Repeat each line exactly as it is written.
[Start Stored data]
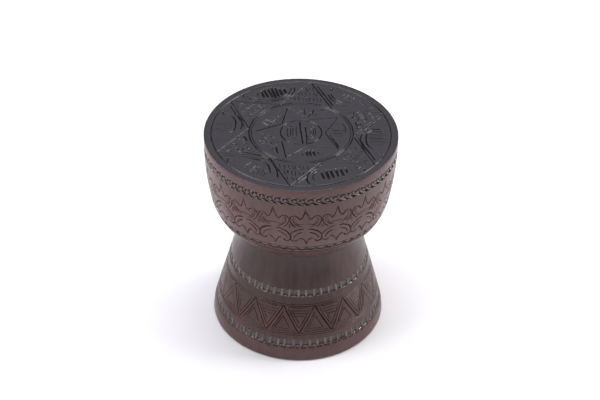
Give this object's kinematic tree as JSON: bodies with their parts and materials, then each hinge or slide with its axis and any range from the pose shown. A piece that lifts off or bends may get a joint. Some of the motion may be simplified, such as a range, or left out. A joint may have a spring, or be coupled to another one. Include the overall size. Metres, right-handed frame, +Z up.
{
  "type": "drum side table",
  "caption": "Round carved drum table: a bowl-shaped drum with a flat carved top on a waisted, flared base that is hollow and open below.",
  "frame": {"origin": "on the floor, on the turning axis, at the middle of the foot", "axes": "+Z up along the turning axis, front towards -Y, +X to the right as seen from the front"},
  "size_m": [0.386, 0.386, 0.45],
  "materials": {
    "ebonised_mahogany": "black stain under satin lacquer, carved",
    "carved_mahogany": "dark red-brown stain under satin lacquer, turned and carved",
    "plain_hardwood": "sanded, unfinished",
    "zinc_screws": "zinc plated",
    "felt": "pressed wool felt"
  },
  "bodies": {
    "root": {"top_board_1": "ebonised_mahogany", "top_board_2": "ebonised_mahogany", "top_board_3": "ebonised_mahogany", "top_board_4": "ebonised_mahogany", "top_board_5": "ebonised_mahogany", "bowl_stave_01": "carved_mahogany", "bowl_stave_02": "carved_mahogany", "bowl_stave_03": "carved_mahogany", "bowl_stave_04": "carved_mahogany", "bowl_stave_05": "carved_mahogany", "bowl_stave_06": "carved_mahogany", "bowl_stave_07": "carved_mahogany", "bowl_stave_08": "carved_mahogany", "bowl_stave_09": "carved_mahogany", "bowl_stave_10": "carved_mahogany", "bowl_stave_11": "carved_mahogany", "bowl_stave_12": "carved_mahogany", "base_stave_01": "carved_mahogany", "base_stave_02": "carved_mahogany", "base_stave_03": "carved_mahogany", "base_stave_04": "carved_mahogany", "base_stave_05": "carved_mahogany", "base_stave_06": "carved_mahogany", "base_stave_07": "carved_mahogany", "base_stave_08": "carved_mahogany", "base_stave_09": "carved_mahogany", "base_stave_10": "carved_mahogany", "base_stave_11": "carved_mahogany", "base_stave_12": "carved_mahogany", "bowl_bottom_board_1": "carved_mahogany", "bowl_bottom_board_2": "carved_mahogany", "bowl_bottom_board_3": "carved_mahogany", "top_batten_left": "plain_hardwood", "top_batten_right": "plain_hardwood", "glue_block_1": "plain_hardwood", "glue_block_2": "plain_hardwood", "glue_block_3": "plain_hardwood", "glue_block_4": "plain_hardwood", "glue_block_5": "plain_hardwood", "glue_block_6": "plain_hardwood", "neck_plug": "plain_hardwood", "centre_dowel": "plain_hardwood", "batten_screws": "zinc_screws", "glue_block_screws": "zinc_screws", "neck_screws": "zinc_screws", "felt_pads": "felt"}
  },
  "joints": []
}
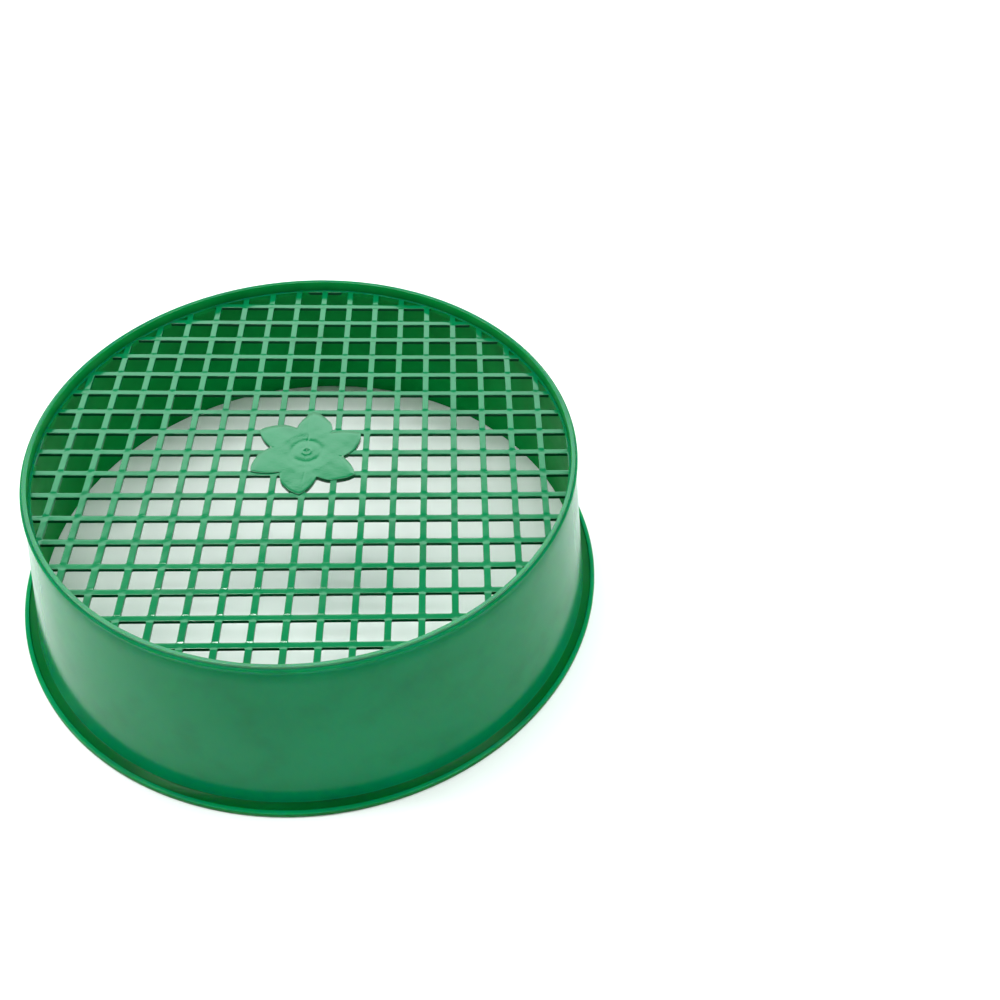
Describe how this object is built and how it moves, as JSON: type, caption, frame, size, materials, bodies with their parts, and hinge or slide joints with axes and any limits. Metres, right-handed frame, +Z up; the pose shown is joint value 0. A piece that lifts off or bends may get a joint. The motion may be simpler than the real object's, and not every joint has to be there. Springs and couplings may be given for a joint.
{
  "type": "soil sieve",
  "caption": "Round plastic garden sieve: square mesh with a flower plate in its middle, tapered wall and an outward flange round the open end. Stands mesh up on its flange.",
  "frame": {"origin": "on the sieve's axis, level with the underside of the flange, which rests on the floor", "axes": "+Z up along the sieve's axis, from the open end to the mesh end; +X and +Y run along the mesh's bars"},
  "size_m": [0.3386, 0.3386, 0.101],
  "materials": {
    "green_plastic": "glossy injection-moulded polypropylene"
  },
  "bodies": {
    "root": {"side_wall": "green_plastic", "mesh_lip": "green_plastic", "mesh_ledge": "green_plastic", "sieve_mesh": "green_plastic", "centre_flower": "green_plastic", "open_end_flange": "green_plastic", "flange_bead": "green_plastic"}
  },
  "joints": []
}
[End Stored data]
Solution for this exercise:
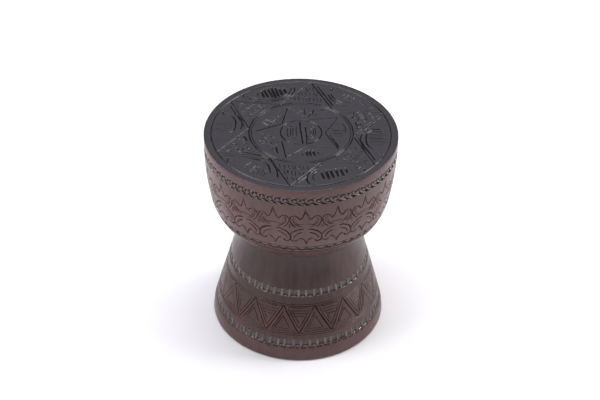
Give this object's kinematic tree as JSON: bodies with their parts and materials, then each hinge or slide with its axis and any range from the pose shown. A piece that lifts off or bends may get a joint. Some of the motion may be simplified, such as a range, or left out. A joint may have a spring, or be coupled to another one. Include the overall size. Metres, right-handed frame, +Z up.
{
  "type": "drum side table",
  "caption": "Round carved drum table: a bowl-shaped drum with a flat carved top on a waisted, flared base that is hollow and open below.",
  "frame": {"origin": "on the floor, on the turning axis, at the middle of the foot", "axes": "+Z up along the turning axis, front towards -Y, +X to the right as seen from the front"},
  "size_m": [0.386, 0.386, 0.45],
  "materials": {
    "ebonised_mahogany": "black stain under satin lacquer, carved",
    "carved_mahogany": "dark red-brown stain under satin lacquer, turned and carved",
    "plain_hardwood": "sanded, unfinished",
    "zinc_screws": "zinc plated",
    "felt": "pressed wool felt"
  },
  "bodies": {
    "root": {"top_board_1": "ebonised_mahogany", "top_board_2": "ebonised_mahogany", "top_board_3": "ebonised_mahogany", "top_board_4": "ebonised_mahogany", "top_board_5": "ebonised_mahogany", "bowl_stave_01": "carved_mahogany", "bowl_stave_02": "carved_mahogany", "bowl_stave_03": "carved_mahogany", "bowl_stave_04": "carved_mahogany", "bowl_stave_05": "carved_mahogany", "bowl_stave_06": "carved_mahogany", "bowl_stave_07": "carved_mahogany", "bowl_stave_08": "carved_mahogany", "bowl_stave_09": "carved_mahogany", "bowl_stave_10": "carved_mahogany", "bowl_stave_11": "carved_mahogany", "bowl_stave_12": "carved_mahogany", "base_stave_01": "carved_mahogany", "base_stave_02": "carved_mahogany", "base_stave_03": "carved_mahogany", "base_stave_04": "carved_mahogany", "base_stave_05": "carved_mahogany", "base_stave_06": "carved_mahogany", "base_stave_07": "carved_mahogany", "base_stave_08": "carved_mahogany", "base_stave_09": "carved_mahogany", "base_stave_10": "carved_mahogany", "base_stave_11": "carved_mahogany", "base_stave_12": "carved_mahogany", "bowl_bottom_board_1": "carved_mahogany", "bowl_bottom_board_2": "carved_mahogany", "bowl_bottom_board_3": "carved_mahogany", "top_batten_left": "plain_hardwood", "top_batten_right": "plain_hardwood", "glue_block_1": "plain_hardwood", "glue_block_2": "plain_hardwood", "glue_block_3": "plain_hardwood", "glue_block_4": "plain_hardwood", "glue_block_5": "plain_hardwood", "glue_block_6": "plain_hardwood", "neck_plug": "plain_hardwood", "centre_dowel": "plain_hardwood", "batten_screws": "zinc_screws", "glue_block_screws": "zinc_screws", "neck_screws": "zinc_screws", "felt_pads": "felt"}
  },
  "joints": []
}
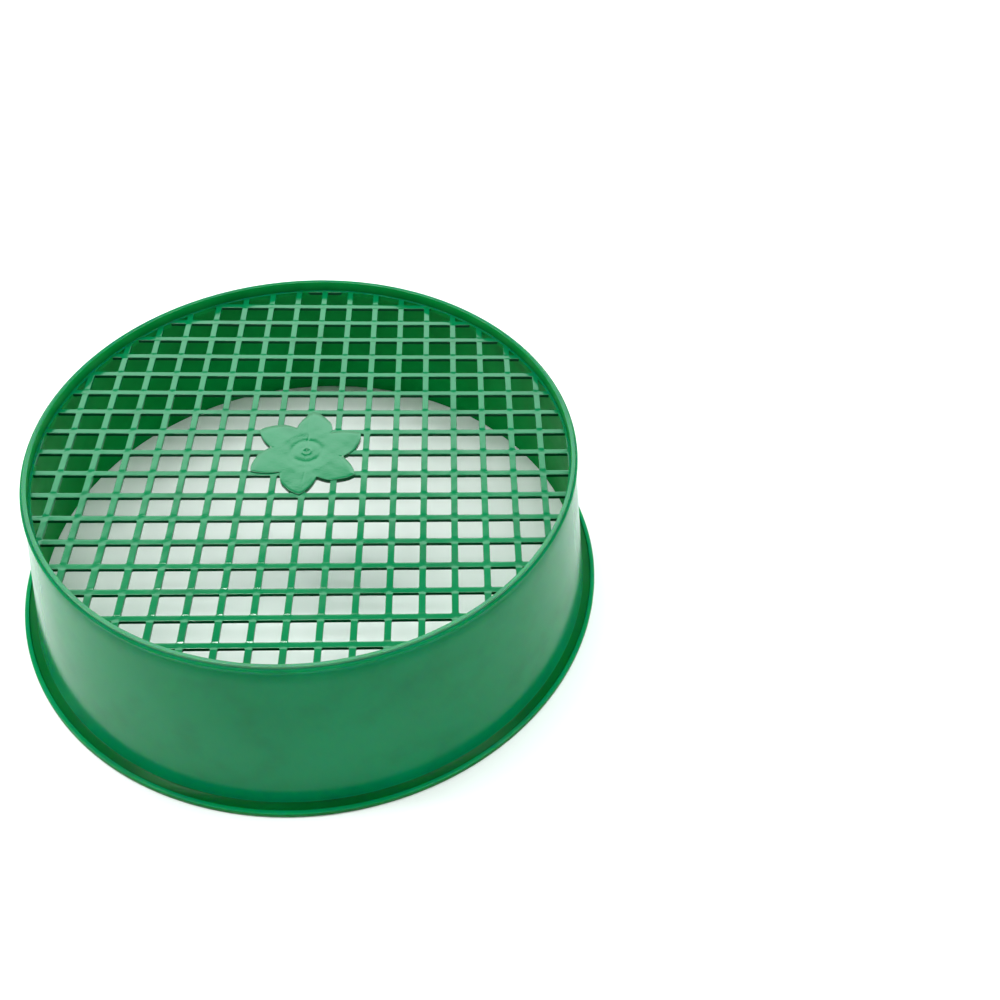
Describe how this object is built and how it moves, as JSON: type, caption, frame, size, materials, bodies with their parts, and hinge or slide joints with axes and any limits. Metres, right-handed frame, +Z up; the pose shown is joint value 0. A piece that lifts off or bends may get a joint. The motion may be simpler than the real object's, and not every joint has to be there. Springs and couplings may be given for a joint.
{
  "type": "soil sieve",
  "caption": "Round plastic garden sieve: square mesh with a flower plate in its middle, tapered wall and an outward flange round the open end. Stands mesh up on its flange.",
  "frame": {"origin": "on the sieve's axis, level with the underside of the flange, which rests on the floor", "axes": "+Z up along the sieve's axis, from the open end to the mesh end; +X and +Y run along the mesh's bars"},
  "size_m": [0.3386, 0.3386, 0.101],
  "materials": {
    "green_plastic": "glossy injection-moulded polypropylene"
  },
  "bodies": {
    "root": {"side_wall": "green_plastic", "mesh_lip": "green_plastic", "mesh_ledge": "green_plastic", "sieve_mesh": "green_plastic", "centre_flower": "green_plastic", "open_end_flange": "green_plastic", "flange_bead": "green_plastic"}
  },
  "joints": []
}